Perhaps the best way to understand the Comanche social and political structure is to start at the bottom. While nuclear families might, for whatever reason, choose to live separately for a while, the normal Comanche residential pattern consisted of groups of related extended families. Those families formed the local, or residential, band. The bands were focused around a core extended family, whose leader was the group's chief. Whereas the local residential band was structured on kin-ship, the widest Comanche social structure—the division—was of local group, or bands, linked into political networks; in historic times in New Mexico, and apparently briefly in Texas, the divisional principal chief was "elected" from amongst the constituent local band chiefs.

Yeagley is pretending to be Comanche and pretending to be an American Indian scholar; he's got a DMA (Doctorate of Musical Arts) for playing the piano. To get his degree, he wrote a "selective" OP-ED essay on a piano piece he liked, and said nothing of definitive importance one direction or another. Yeagley's thesis was another in a long succession of rather meaningless (and somewhat fluffy) piano commentaries:

David Yeagley — "Franz Liszt's 'Dante Sonata': The Origins, the Criticism, a Selective Musical Analysis, and Commentary" (1994)

His equally fluffy knowledge of American Indian people is also limited to what he imagines as he reads stereotyped magazines, inaccurate history publications, and Wikipedia entries. He contends that Indians were not civilized, and whites gave to Indians the 'ability to negotiate.' However, Indians have always been the greatest of negotiators, treating others, including non-humans and the earth, as "people." Bird people, Water people, many kinds of non-human people are what makes up the collective world of the superior negotiating skills of Indian people. Knowing how to relate, and how to 'be related' is one of the better-known strengths of Indian people — mitakuye oyasin!

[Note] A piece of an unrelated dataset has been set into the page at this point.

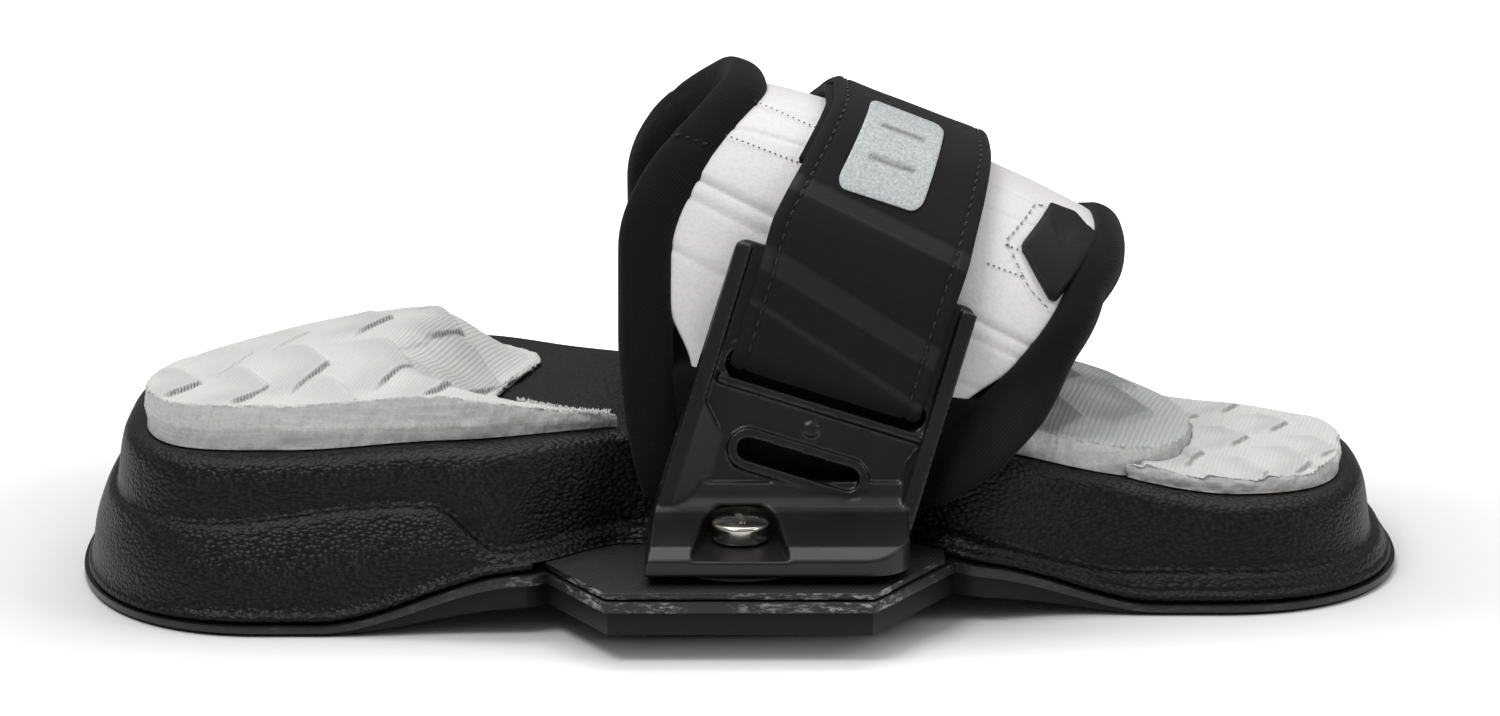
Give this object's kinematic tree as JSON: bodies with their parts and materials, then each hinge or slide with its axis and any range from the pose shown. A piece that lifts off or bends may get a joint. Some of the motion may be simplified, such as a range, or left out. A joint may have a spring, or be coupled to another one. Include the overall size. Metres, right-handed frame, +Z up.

So what do we make of Yeagley's nonsense?

David Yeagley — "Social skills are a thing of civilization. Trying to get along with others is a western European custom. Plains Indians never had need for such talk. Negotiation generally meant weakness" (Mar. 2007)

Well, for those who still refuse to recognize Yeagley's idiocy, and still get whipped up into some Patriotamentia Attack over Yeagley's phony warrior facade, check those aggressive hormones at the door, engage your brain instead, and understand that American Indians were the greatest of negotiators — including the Comanches — despite Yeagley's personal degradation of the great Comanche people. Yeagley wouldn't know a Comanche if he looked in the mirror.

The 'warlike' nature of Native American peoples was often fabricated to add legitimacy to European aims of conquest (Kroeber 1961); the foraging Comanche maintained their non-violent ways for centuries before the European invasion, becoming violent only upon contact with marauding civilisation.

Yeagley is a paid fabricator, including his own rather "creative" lineage, and continually embarrasses actual Comanches with his stupidity: Trust anything he pontificates about at your own risk. You've been warned.

1 Comments:

Blogger The_Editrix said...

This entry is headed: "Yeagley's Failures as a Scholar" and DO I like the "DMA for playing the piano" bit! It is so apropos!

The fact that he knows zilch about history either would be forgivable -- it's not his field of research, after all -- weren't it for his awful apodictic pontificating ex cathedra.

I will never stop marvelling at such an absolute inability to draw necessary conclusions and to tell the irrelevant from the relevant. (Just another definition of "intelligence", so we shouldn't be amazed...)

Oh yes, and his inability to read a book, coupled with the chutzpah to think he can get away with excerpts from the Internet, which he then doesn't fully read and certainly not understand. That man has the attention span of a bluebottle!

But isn't his BA in theology? I think this howler tops it all: "Roman Catholicism is foreign to all of western Europe, in that it is not "indigenous."" (Link can be provided.)

What does one call a "scholar" who lets his personal likings and dislikings override facts?